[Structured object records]

···

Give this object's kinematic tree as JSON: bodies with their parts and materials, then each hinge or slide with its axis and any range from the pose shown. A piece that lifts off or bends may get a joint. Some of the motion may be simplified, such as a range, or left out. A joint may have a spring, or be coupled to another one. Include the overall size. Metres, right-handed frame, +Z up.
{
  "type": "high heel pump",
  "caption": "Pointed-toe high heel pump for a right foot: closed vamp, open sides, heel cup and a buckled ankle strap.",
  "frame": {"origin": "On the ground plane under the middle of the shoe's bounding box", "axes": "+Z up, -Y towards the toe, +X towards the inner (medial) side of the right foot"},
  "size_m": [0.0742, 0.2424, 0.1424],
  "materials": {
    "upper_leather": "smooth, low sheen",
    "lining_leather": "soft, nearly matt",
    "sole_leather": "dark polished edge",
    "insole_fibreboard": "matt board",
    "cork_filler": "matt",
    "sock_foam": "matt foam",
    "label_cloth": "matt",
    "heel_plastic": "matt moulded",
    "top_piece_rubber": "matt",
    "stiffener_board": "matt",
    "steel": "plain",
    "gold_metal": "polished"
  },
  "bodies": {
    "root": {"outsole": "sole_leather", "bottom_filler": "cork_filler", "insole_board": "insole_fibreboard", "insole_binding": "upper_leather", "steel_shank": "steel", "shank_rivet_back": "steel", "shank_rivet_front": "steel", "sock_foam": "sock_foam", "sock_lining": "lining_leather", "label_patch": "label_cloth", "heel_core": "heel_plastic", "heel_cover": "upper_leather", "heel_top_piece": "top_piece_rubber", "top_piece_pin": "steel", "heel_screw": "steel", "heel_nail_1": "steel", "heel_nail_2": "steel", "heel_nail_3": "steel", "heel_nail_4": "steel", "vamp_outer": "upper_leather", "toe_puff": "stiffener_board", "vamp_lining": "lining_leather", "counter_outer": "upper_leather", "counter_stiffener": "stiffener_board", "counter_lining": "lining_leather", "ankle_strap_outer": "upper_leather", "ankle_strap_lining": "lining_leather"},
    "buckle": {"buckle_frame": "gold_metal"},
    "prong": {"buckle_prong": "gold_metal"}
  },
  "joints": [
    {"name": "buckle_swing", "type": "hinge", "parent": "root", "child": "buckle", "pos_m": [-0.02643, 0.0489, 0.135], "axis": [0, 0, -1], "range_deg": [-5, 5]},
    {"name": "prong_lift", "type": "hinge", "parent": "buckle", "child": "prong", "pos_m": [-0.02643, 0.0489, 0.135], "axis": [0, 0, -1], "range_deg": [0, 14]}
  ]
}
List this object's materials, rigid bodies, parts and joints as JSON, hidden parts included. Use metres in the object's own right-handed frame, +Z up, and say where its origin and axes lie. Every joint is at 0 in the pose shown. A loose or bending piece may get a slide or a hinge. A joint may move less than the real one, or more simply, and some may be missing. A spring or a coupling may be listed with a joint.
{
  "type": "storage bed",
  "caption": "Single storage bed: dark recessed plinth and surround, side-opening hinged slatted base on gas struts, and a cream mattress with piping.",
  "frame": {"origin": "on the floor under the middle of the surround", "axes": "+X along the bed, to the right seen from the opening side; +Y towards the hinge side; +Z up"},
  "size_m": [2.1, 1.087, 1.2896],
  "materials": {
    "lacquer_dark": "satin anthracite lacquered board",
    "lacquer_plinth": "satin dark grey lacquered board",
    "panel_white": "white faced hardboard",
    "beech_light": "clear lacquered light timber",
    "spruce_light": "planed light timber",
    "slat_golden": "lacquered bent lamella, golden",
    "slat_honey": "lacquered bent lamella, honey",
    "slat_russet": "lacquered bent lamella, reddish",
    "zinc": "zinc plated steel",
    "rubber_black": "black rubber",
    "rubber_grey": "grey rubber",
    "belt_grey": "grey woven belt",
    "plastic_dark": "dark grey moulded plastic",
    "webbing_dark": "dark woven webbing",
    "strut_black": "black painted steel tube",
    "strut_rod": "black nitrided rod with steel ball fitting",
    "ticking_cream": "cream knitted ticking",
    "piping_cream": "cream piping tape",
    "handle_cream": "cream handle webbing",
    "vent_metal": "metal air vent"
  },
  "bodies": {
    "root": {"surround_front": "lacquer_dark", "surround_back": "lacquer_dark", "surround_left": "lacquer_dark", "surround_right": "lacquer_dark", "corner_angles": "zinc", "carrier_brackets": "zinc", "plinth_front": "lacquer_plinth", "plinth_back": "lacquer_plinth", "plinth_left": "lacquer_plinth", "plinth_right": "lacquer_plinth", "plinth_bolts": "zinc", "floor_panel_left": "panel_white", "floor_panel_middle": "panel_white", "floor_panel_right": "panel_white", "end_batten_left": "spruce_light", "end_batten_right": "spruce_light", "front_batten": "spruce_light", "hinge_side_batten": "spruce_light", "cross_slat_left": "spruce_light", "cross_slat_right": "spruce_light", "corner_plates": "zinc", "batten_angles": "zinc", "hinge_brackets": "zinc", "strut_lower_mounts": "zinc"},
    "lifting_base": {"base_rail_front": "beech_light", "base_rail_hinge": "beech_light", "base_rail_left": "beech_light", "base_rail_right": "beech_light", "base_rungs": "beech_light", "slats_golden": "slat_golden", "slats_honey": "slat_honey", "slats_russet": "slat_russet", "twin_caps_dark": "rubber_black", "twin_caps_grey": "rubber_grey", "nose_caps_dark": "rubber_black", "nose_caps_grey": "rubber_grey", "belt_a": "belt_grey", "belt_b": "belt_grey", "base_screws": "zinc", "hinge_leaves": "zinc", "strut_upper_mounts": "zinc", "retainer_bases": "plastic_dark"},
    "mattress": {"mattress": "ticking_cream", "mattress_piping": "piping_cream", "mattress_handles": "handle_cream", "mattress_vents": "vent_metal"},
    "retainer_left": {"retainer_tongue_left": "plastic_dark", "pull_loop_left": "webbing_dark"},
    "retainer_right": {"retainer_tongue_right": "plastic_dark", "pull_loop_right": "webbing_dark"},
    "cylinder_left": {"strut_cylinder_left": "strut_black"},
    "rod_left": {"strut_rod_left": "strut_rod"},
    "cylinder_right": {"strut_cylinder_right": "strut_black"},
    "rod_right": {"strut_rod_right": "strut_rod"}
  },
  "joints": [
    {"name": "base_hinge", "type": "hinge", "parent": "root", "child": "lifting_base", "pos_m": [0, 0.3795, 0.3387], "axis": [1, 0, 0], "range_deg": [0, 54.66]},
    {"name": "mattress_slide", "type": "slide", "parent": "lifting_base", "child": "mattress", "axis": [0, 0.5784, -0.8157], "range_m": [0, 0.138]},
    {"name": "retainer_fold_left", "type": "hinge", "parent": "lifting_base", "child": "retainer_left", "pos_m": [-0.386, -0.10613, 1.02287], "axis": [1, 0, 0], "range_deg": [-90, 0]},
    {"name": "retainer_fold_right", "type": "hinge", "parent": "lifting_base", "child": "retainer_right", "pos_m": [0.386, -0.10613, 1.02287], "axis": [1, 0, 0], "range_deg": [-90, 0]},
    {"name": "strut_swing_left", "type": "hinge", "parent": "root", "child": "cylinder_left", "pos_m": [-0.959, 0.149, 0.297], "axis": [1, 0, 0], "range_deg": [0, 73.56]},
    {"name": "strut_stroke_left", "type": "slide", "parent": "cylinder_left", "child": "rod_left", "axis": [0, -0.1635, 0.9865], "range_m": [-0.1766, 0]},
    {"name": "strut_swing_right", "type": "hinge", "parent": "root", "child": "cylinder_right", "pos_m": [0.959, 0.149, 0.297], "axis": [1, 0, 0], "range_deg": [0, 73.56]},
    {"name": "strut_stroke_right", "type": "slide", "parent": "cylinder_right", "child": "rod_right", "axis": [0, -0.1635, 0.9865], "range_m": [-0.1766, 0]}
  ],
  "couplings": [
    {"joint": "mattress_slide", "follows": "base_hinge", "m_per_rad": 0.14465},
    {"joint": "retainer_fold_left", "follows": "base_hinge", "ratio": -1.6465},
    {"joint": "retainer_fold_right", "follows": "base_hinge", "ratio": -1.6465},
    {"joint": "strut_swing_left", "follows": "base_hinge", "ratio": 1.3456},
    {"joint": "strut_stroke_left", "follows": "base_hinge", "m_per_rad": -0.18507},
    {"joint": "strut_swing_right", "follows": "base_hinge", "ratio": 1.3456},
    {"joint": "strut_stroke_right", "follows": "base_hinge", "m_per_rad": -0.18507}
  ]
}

···

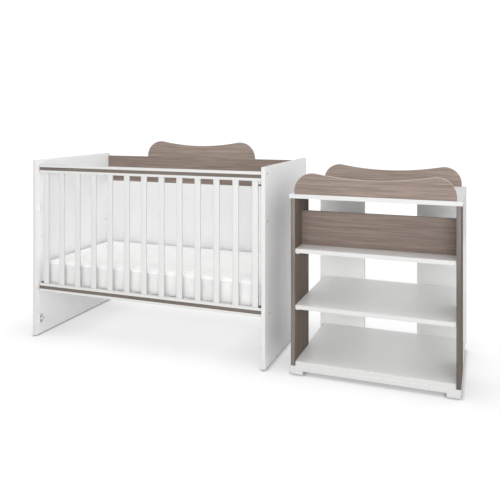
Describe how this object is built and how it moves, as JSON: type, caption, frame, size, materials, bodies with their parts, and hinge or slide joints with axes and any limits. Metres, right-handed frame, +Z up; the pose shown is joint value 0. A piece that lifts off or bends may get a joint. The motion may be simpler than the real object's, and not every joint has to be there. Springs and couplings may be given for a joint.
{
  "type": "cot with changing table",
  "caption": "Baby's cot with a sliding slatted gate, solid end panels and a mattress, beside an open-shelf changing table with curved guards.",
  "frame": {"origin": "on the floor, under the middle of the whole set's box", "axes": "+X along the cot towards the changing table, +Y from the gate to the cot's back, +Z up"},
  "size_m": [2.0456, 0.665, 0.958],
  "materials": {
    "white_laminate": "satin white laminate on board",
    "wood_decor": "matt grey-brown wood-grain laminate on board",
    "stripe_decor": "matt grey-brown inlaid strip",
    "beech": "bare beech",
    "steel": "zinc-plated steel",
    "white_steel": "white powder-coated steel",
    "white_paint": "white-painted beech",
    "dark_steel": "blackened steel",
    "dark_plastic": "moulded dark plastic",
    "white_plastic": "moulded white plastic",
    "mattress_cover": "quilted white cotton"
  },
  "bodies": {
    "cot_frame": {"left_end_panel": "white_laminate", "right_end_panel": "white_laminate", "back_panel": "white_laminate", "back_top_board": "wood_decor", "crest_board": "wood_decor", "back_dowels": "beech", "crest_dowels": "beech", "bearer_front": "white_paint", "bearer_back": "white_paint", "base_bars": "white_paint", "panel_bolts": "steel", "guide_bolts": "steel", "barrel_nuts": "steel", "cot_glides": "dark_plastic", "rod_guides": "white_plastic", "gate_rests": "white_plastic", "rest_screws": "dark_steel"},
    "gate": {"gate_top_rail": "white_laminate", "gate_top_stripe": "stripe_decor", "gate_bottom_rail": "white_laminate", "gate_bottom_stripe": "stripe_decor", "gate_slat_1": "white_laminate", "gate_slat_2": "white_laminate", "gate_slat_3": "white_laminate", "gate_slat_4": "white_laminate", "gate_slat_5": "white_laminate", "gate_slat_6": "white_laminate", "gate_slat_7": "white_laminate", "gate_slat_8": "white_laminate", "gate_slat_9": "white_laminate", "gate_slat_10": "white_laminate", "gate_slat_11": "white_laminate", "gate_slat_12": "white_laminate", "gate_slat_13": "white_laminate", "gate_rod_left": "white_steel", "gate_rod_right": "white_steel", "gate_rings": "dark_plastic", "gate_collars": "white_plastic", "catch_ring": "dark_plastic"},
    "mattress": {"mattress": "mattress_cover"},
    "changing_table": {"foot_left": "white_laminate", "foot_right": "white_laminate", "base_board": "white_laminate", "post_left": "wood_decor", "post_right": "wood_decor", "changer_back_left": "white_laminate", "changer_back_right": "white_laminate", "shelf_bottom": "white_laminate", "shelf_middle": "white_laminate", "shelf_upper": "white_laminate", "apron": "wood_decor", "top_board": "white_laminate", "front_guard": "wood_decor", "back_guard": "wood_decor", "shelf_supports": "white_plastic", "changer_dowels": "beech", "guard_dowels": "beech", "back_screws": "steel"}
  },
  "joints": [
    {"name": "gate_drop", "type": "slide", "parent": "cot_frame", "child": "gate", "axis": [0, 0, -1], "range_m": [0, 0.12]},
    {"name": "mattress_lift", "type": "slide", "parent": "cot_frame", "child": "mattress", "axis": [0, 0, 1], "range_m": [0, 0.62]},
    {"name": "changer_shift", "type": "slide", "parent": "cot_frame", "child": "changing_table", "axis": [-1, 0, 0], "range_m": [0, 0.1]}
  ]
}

···

Search the entries for the string "shown" and collect each line that has it.

Give this object's kinematic tree as JSON: bodies with their parts and materials, then each hinge or slide with its axis and any range from the pose shown. A piece that lifts off or bends may get a joint. Some of the motion may be simplified, such as a range, or left out. A joint may have a spring, or be coupled to another one. Include the overall size. Metres, right-handed frame, +Z up.
List this object's materials, rigid bodies, parts and joints as JSON, hidden parts included. Use metres in the object's own right-handed frame, +Z up, and say where its origin and axes lie. Every joint is at 0 in the pose shown. A loose or bending piece may get a slide or a hinge. A joint may move less than the real one, or more simply, and some may be missing. A spring or a coupling may be listed with a joint.
Describe how this object is built and how it moves, as JSON: type, caption, frame, size, materials, bodies with their parts, and hinge or slide joints with axes and any limits. Metres, right-handed frame, +Z up; the pose shown is joint value 0. A piece that lifts off or bends may get a joint. The motion may be simpler than the real object's, and not every joint has to be there. Springs and couplings may be given for a joint.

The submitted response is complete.